Так, в годы Великой Французской революции на исходе деятельности Учредительного собрания представитель крайней левой - Робеспьер - провел решение о запрете его членам переизбираться в состав следующего собрания. Это решение было принято - за счет голосов крайне правых, монархистов, чья деятельность сводилась к торпедированию любой устойчивости. В результате в новое собрание - Законодательное - были избраны по большей части региональные активисты, тон среди которых стали задавать радикалы, сделавшие своей целью разрушение Конституции 1791 г., созданной с огромным трудом. В этом отношении они имели полный успех, приведший страну к настоящему хаосу на протяжении нескольких лет. Похожая ситуация имела место и в России периода думской монархии. Правительство Столыпина стремилось найти опору среди правых и консервативных сил. Понятно, что оно подвергалось озлобленному преследованию социалистов и прочих левых сил, которые не могли простить ему энергичных мер по подавлению революции. Но - удивительное дело - к травле Столыпина присоединился и радикально-правый фланг в лице "Союза русского народа". В сущности, это было поразительное самоослепление, как и у их предшественников из французского Учредительного собрания. Ясно, впрочем, какие последствия это имело для судеб страны.

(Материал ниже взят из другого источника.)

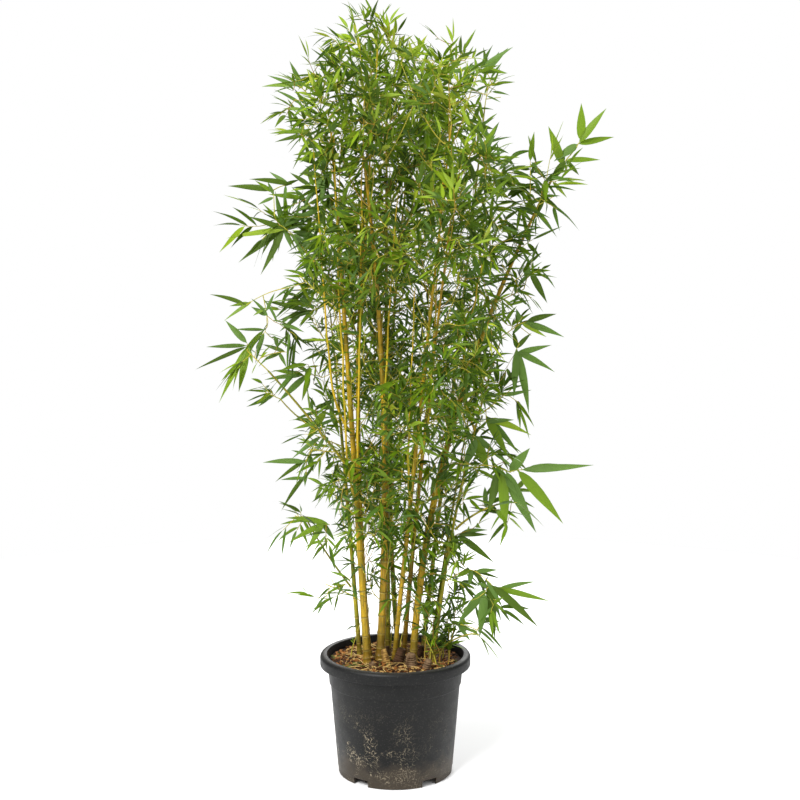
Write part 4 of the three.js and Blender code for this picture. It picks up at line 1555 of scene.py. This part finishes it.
@dataclass
class Foliage:
    """Every mass's twigs and leaves, by the part's rule, and all growth between the masses."""

    limbs: dict[str, Limb]
    stem_girth: float = 4.8
    stem_overrun: float = -0.1
    twigs: int = 4
    first_twig: float = 0.3
    twig_share: tuple[float, float] = (0.3, 0.46)
    twig_angle: tuple[float, float] = (55, 88)
    golden_angle: float = 137.5
    limb_clearance: float = 1.2
    leaf_overrun: float = 14
    hub_room: float = 38
    # x, y and height of each thin shoot from the soil, and how many steps apart its sprays are
    foot_shoots: tuple[tuple[float, float, float, int], ...] = (
        (-38, 34, 150, 3), (-12, 16, 120, 4), (-30, 52, 96, 3), (18, 8, 150, 4),
        (36, 24, 128, 3), (62, 30, 96, 3), (82, -36, 130, 1), (92, -22, 96, 1),
        (-84, 6, 70, 4), (50, -30, 84, 4), (10, -20, 64, 5), (58, -56, 56, 3),
        (28, 70, 110, 3), (-52, 40, 84, 3), (76, -48, 150, 1), (64, -14, 150, 2),
        (98, -40, 120, 1), (88, -4, 150, 1), (80, -22, 140, 1), (100, -20, 100, 1),
    )
    # how far the dense column's sprays spread to the left and right at each height
    edges: tuple[Point, ...] = (
        (430, -74, 150), (519, -98, 162), (580, -122, 160), (662, -142, 160), (760, -152, 166),
        (880, -164, 184), (967, -168, 188), (1050, -184, 184), (1130, -190, 168),
        (1200, -205, 156), (1235, -200, 152), (1262, -180, 144), (1295, -160, 132),
        (1330, -132, 52), (1352, -104, 16), (1372, -96, 0), (1412, -52, -10),
    )
    # a point that each thin leader passes before the crown, and its tip
    leaders: tuple[tuple[Point, Point], ...] = (
        ((-66, -72, 640), (-54, -104, 1232)), ((-88, -66, 620), (-108, -100, 1196)),
        ((62, -84, 690), (86, -104, 1150)), ((-20, -84, 700), (4, -112, 1060)),
        ((-116, -44, 740), (-142, -88, 1150)), ((118, -60, 760), (168, -96, 1020)),
        ((24, -88, 600), (34, -118, 900)), ((-58, -20, 900), (-30, -84, 1310)),
    )
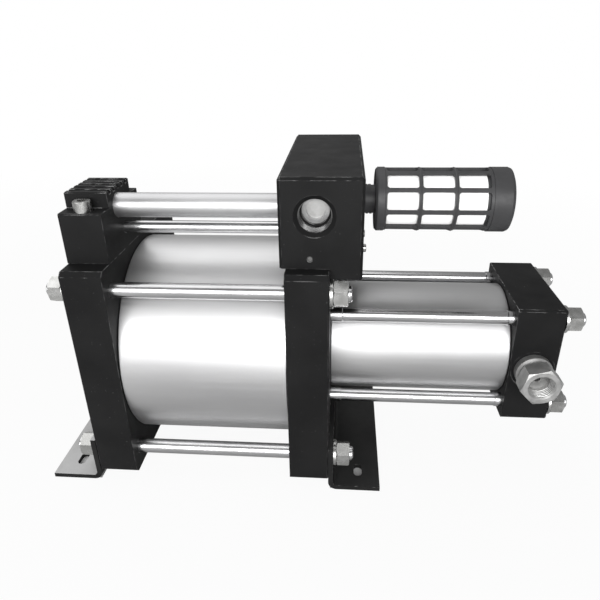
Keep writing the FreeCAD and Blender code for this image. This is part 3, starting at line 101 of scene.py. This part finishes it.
def noise(tree, scale, detail=3.0, stretch=(1, 1, 1)):
    place = put(tree, "ShaderNodeTexCoord")
    turn = put(tree, "ShaderNodeMapping")
    turn.inputs["Scale"].default_value = stretch
    cloud = put(tree, "ShaderNodeTexNoise")
    cloud.inputs["Scale"].default_value = scale
    cloud.inputs["Detail"].default_value = detail
    tree.links.new(place.outputs["Object"], turn.inputs["Vector"])
    tree.links.new(turn.outputs["Vector"], cloud.inputs["Vector"])
    return cloud.outputs["Fac"]


def remap(tree, source, low, high, to_low, to_high):
    node = put(tree, "ShaderNodeMapRange")
    tree.links.new(source, node.inputs["Value"])
    for key, value in (("From Min", low), ("From Max", high), ("To Min", to_low), ("To Max", to_high)):
        node.inputs[key].default_value = value
    return node.outputs["Result"]


def tint(tree, factor, first, second):
    node = put(tree, "ShaderNodeMix", data_type="RGBA")
    tree.links.new(factor, node.inputs["Factor"])
    node.inputs["A"].default_value = (*first, 1)
    node.inputs["B"].default_value = (*second, 1)
    return node.outputs["Result"]


def both(tree, first, second, operation="MULTIPLY"):
    node = put(tree, "ShaderNodeMath", operation=operation)
    tree.links.new(first, node.inputs[0])
    tree.links.new(second, node.inputs[1])
    return node.outputs["Value"]


def bump(tree, shader, height, strength, depth):
    node = put(tree, "ShaderNodeBump")
    node.inputs["Strength"].default_value = strength
    node.inputs["Distance"].default_value = depth
    tree.links.new(height, node.inputs["Height"])
    tree.links.new(node.outputs["Normal"], shader.inputs["Normal"])


# %% [markdown]
# ## Finding the worn edges
# Handling rubs a black coating off the sharp edges first. The Bevel node gives a normal that is rounded
# over near an edge, so where it leaves the true normal there is an edge. A cloud of noise breaks the line
# up, because real wear is never even. Upper edges are touched and knocked the most, so the mask is
# strongest where the rounded normal looks up and weak on upright and lower edges.


# %% Edge wear mask
def worn_edges(tree, width, patchy=140.0, amount=(0.44, 0.62)):
    rounded = put(tree, "ShaderNodeBevel", samples=6)
    rounded.inputs["Radius"].default_value = width
    flat = put(tree, "ShaderNodeNewGeometry")
    same = put(tree, "ShaderNodeVectorMath", operation="DOT_PRODUCT")
    tree.links.new(rounded.outputs["Normal"], same.inputs[0])
    tree.links.new(flat.outputs["True Normal"], same.inputs[1])
    edge = remap(tree, same.outputs["Value"], 0.99, 0.86, 0.0, 1.0)
    patches = remap(tree, noise(tree, patchy, 5.0), amount[0], amount[1], 0.0, 1.0)
    parts = put(tree, "ShaderNodeSeparateXYZ")
    tree.links.new(rounded.outputs["Normal"], parts.inputs["Vector"])
    upper = remap(tree, parts.outputs["Z"], 0.1, 0.5, 0.2, 1.0)
    return both(tree, both(tree, edge, patches), upper)


# %% [markdown]
# ## Black anodised aluminium
# The caps, the manifold and the valve block are milled aluminium with a black anodised skin. The skin is
# nearly flat black with a weak sheen, so the specular level is low. Bright metal shows only where the
# wear mask says so, together with a few pale specks that handling leaves on the faces.


# %% Black anodised finish
def black_anodised():
    finish, tree, shader = start("black_anodised")
    cloud = remap(tree, noise(tree, 28.0), 0.35, 0.65, 0.0, 1.0)
    coat = tint(tree, cloud, (0.0080, 0.0080, 0.0082), (0.0110, 0.0110, 0.0112))
    specks = remap(tree, noise(tree, 700.0, 6.0, (1, 0.35, 1)), 0.71, 0.78, 0.0, 0.3)
    wear = both(tree, worn_edges(tree, 0.0009), specks, "MAXIMUM")
    mix = put(tree, "ShaderNodeMix", data_type="RGBA")
    tree.links.new(wear, mix.inputs["Factor"])
    tree.links.new(coat, mix.inputs["A"])
    mix.inputs["B"].default_value = (0.46, 0.46, 0.46, 1)
    tree.links.new(mix.outputs["Result"], shader.inputs["Base Color"])
    tree.links.new(remap(tree, wear, 0.0, 1.0, 0.0, 0.8), shader.inputs["Metallic"])
    tree.links.new(remap(tree, noise(tree, 60.0, 4.0), 0.3, 0.7, 0.42, 0.52), shader.inputs["Roughness"])
    shader.inputs["Specular IOR Level"].default_value = 0.09
    bump(tree, shader, noise(tree, 2600.0, 2.0), 0.06, 0.00002)
    return finish


# %% [markdown]
# ## Satin barrels
# Both barrels are drawn aluminium tube. Drawing leaves hair lines along the tube, so the noise is
# stretched a hundredfold along X. The same lines move the roughness a little, which streaks the highlight.


# %% Barrel finish
def barrel_aluminium():
    finish, tree, shader = start("barrel_aluminium")
    lines = noise(tree, 900.0, 4.0, (0.01, 1, 1))
    cloud = noise(tree, 18.0, 3.0, (0.4, 1, 1))
    patches = remap(tree, cloud, 0.3, 0.7, 0.0, 1.0)
    tree.links.new(tint(tree, patches, (0.50, 0.50, 0.505), (0.58, 0.58, 0.582)), shader.inputs["Base Color"])
    tree.links.new(remap(tree, lines, 0.3, 0.7, 0.38, 0.48), shader.inputs["Roughness"])
    shader.inputs["Metallic"].default_value = 1.0
    bump(tree, shader, lines, 0.12, 0.00002)
    return finish


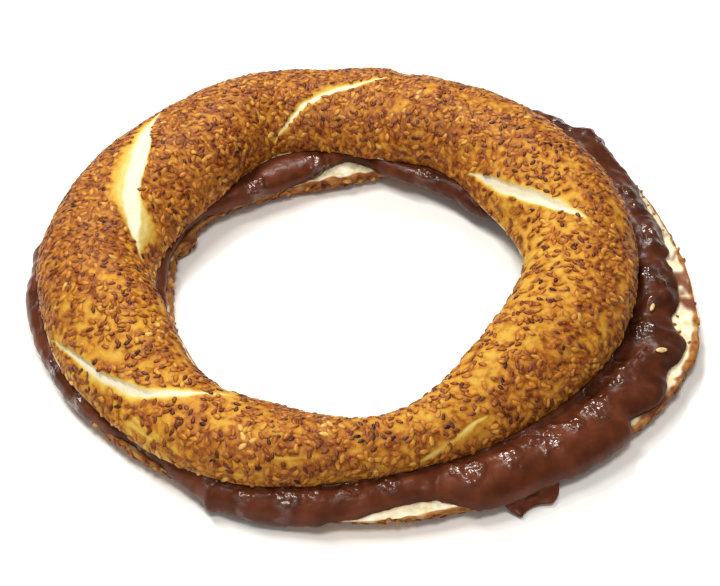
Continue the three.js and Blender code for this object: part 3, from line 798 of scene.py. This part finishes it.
# %% Toasted sesame hull
hull, tree, shader, place = new_material("Toasted sesame hull")
tone = add_node(tree, "ShaderNodeAttribute", attribute_name="tone").outputs["Fac"]
rim = add_node(tree, "ShaderNodeAttribute", attribute_name="rim").outputs["Fac"]
toast = add_node(tree, "ShaderNodeValToRGB", {"Fac": tone})
fill_stops(toast, [
    (0.0, "#1E110B"), (0.05, "#351B0D"), (0.12, "#542912"), (0.3, "#784117"), (0.5, "#90551A"),
    (0.7, "#A66A22"), (0.86, "#AF7A2A"), (0.97, "#BA8A3A"), (1.0, "#C8A256"),
])
streaks = add_node(tree, "ShaderNodeTexNoise", {"Vector": place, "Scale": noise_scale(0.9), "Detail": 3.0})
# Painted highlight and shade: a seed's colour is raised by a fifth in its middle and lowered to about half round
# its rim.
shade = add_node(tree, "ShaderNodeMapRange", {
    "Value": rim, "From Min": 0.6, "From Max": 1.0, "To Min": 1.2, "To Max": 0.55,
})
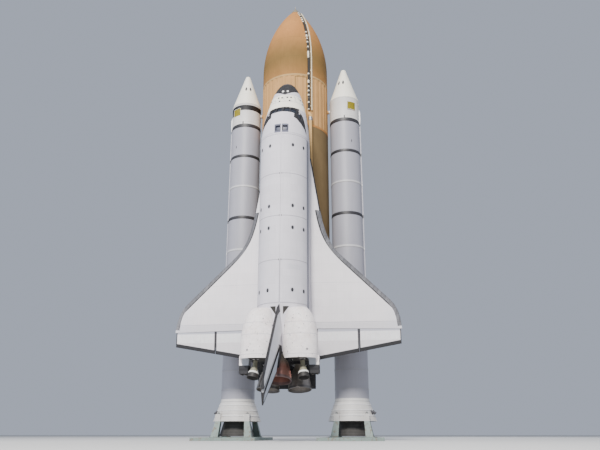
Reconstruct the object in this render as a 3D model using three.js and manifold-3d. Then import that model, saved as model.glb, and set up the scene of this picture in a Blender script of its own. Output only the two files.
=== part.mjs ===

Конечно, эти примеры относятся ко времени обострения противоречий, когда накал борьбы подталкивал к радикальным решениям. Но механизм во всех случаях одинаков. Везде крайности, подпитывая друг друга, разрушали остов здоровой жизни общества. Возвращаясь к нашему времени, необходимо, вероятно, уяснить, что ответом на сближающиеся крайности должно быть центристское равновесие, то есть мэйнстрим в экономике, консерватизм в политике и, главное, нормальная жизнь человека без чрезмерных и излишних ограничений, но и одновременно без абсолютной вседозволенности. Это залог постепенного оздоровления общества.